Jennifer Rubell has added an Upper East Side apartment to her family’s real estate collection, which includes art museums and a Miami hotel.
Rubell, an installation artist whose uncle Steve Rubell co-founded the iconic Studio 54, bought a four-bedroom co-op unit at a pre-war building last month for $5.7 million, public records show.
The stately pad has 10 rooms and a prime location, but its price was low because its common charges are not: $8,400 a month, according to StreetEasy.
The sizable apartment at 139 East 79th Street has 19 windows, 13 closets, four bathrooms, a library, a gallery room, two staff rooms, a butler’s pantry and a wood-burning fireplace. Situated at the corner of Lexington Avenue, it has north, south and east exposures. The building has a 2 percent flip tax to discourage quick re-sales.
Kathleen Sloane of Brown Harris Stevens represented the seller, an adjunct English professor at Barnard College. The home was initially listed for $6.2 million in May of last year.
Rubell’s purchase comes after she sold her 5,800-square-foot house, designed by modernist architect Myron Goldfinger, last year in Sands Point, Long Island, for $3.6 million. In 2019, she sold a co-op unit at 39 Gramercy Park North, where she still owns another apartment.

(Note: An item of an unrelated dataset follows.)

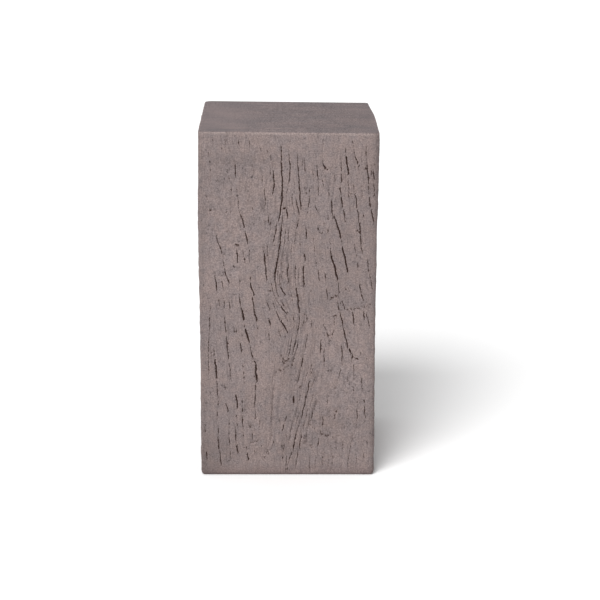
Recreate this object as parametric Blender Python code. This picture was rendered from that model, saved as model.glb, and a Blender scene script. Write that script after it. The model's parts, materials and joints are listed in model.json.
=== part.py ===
"""A square pedestal cast in the likeness of a weathered timber post.

The pedestal is one solid. Its four upright sides carry the slow hollows of an old beam and the
drying checks that open along the grain. Its top is one flat plane and so is its underside.
Metres, +Z up, with the origin at the middle of the underside and the best side facing -Y.
"""

import math
import random
from dataclasses import dataclass
from functools import lru_cache

import bmesh
import bpy
from mathutils import Matrix, Vector

MM = 0.001
LEVEL_TOLERANCE = 0.01 * MM
SHARP_ANGLE = math.radians(60)

# The block.
WIDTH = 0.305
DEPTH = 0.305
HEIGHT = 0.610
SHAFT_ARRIS_RADIUS = 0.007
TOP_ARRIS_RADIUS = 0.0025
ARRIS_SEGMENTS = 3
PANEL_PITCH = 0.0305

# How far the slow bulges and hollows of the sides rise and sink, for a strength of one.
WAVE_RISE = 0.001

# A drying check is a wedge. Its depth goes with its gape, which is its width at the surface.
DEPTH_PER_GAPE = 1.7
FLOOR_SHARE = 0.35
TIP_SHARE = 0.24
CUTTER_PROUD = 0.003
STATION_PITCH = 0.014
WANDER = 0.0006
WANDER_LENGTH = 0.036
BRIDGE = 0.005
BLUNTNESS = 0.6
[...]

After attending the elite Horace Mann School in the Bronx and then Harvard University, she helped run the family’s hotel business in Miami by greeting guests with cake and mojitos, the New York Times reported. Later she hosted breakfasts at Art Basel in Miami with an artistic bent.
The Rubell family remains active in Miami real estate. It bought a former pork processing warehouse in 2021 near the family’s private art museum, which has 40 galleries, a library and a restaurant. In 2018, the family refinanced its Albion hotel in Miami with a $20 million loan from Bank of America.
The Rubells own another museum in Washington, D.C., where it keeps part of its contemporary art collection.
Jennifer’s brother, Jason Rubell, who helps run the art-centric Albion, recently bought homes in Miami and on the Upper East Side, just nine blocks from his sister’s new home.